According to the United Nations’ International Civil Aviation Organization (ICAO), passenger revenue loss to U.S. airlines due to COVID-19 totaled $71 billion through September. Worldwide passenger numbers are down around 60 percent. The big legacy carriers are nearing fatal financial trouble, which is likely to provoke a major debate about the future role of air travel.
Part of that debate will be over the contribution of aviation to global warming. If Democrats win in November and take the Senate, there will be tremendous pressure from the left to commit the U.S. to “net-zero” carbon dioxide emissions, and every time the government will have a chance to intervene on transportation, climate change will come up.
Besides the carbon dioxide emissions associated with the combustion of jet fuel, aircraft artificially increase cloudiness when their contrails grow into large cirrus (ice crystal) clouds.
As D.S. Lee and coauthors show in their study, the net effect of these clouds is warming, particularly at night. This most evident under calm conditions on winter nights, when cloud decks greatly inhibit the rapid cooling that would normally occur.

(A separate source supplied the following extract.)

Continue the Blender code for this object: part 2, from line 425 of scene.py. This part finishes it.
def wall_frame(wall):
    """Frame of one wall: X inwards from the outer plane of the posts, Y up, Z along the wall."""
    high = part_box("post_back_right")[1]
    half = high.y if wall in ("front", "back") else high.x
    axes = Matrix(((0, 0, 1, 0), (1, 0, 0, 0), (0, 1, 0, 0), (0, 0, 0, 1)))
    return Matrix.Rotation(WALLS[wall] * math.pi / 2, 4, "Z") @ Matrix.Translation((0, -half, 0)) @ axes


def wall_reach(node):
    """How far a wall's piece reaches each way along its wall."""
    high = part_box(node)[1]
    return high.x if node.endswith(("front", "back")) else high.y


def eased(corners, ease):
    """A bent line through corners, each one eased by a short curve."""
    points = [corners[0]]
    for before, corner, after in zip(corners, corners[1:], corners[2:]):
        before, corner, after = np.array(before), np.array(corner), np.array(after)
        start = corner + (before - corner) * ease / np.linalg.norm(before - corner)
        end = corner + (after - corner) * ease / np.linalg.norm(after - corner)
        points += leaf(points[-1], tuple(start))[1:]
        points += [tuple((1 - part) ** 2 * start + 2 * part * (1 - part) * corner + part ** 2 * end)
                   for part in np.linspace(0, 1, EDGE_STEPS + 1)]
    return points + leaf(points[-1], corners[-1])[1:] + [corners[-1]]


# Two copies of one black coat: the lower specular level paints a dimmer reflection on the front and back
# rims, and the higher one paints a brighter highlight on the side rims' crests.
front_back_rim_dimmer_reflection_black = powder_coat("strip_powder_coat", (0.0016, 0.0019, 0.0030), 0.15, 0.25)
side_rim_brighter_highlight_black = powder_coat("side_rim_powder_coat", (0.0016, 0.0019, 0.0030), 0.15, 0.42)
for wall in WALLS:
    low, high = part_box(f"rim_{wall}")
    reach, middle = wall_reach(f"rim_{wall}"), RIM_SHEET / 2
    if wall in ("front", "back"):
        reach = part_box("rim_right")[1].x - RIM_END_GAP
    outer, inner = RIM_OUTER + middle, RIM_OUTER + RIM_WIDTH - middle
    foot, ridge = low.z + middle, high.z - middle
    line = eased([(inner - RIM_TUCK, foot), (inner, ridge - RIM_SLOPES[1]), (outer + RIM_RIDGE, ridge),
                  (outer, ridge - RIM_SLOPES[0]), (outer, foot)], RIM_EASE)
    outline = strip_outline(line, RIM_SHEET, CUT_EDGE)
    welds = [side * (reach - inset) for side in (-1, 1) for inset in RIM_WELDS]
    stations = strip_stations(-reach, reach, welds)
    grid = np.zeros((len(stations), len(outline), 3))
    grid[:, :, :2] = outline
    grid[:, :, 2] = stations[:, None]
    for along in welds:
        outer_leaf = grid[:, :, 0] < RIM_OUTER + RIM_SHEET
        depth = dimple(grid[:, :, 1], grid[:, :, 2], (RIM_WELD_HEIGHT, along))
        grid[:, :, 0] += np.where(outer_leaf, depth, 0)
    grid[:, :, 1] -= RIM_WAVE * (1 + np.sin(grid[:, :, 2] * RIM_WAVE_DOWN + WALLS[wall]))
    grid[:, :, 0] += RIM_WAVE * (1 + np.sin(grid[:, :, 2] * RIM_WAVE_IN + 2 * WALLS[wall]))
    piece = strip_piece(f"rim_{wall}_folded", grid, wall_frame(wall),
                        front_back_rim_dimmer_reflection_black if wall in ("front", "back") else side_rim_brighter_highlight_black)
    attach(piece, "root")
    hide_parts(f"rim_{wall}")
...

Cirrus and other clouds reflect away a substantial amount of incoming solar radiation, but their net daytime effect is still a slight warming. At night, there is no sun, so more cirrus clouds only serve to enhance warming.
Lee and his colleagues show that the non-CO2 warming effects from aviation comprise about two thirds of their total warming, which itself is about 3.5 percent of the total human contribution.
That means aviation itself—via cloud generation—is a contributor to warming beyond just the greenhouse gas (CO2) effect, which will make rescuing the industry a large political football.
Noting that the contrail effect is mainly in winter and at night, is this necessarily a bad thing? A slight warming of the winter night will have effects on the emissions from carbon dioxide associated with heating your house. Lee et al merely conclude that “aviation emissions and cloud effects remain a continued focus of anthropogenic climate change research and policy discussions”. Indeed.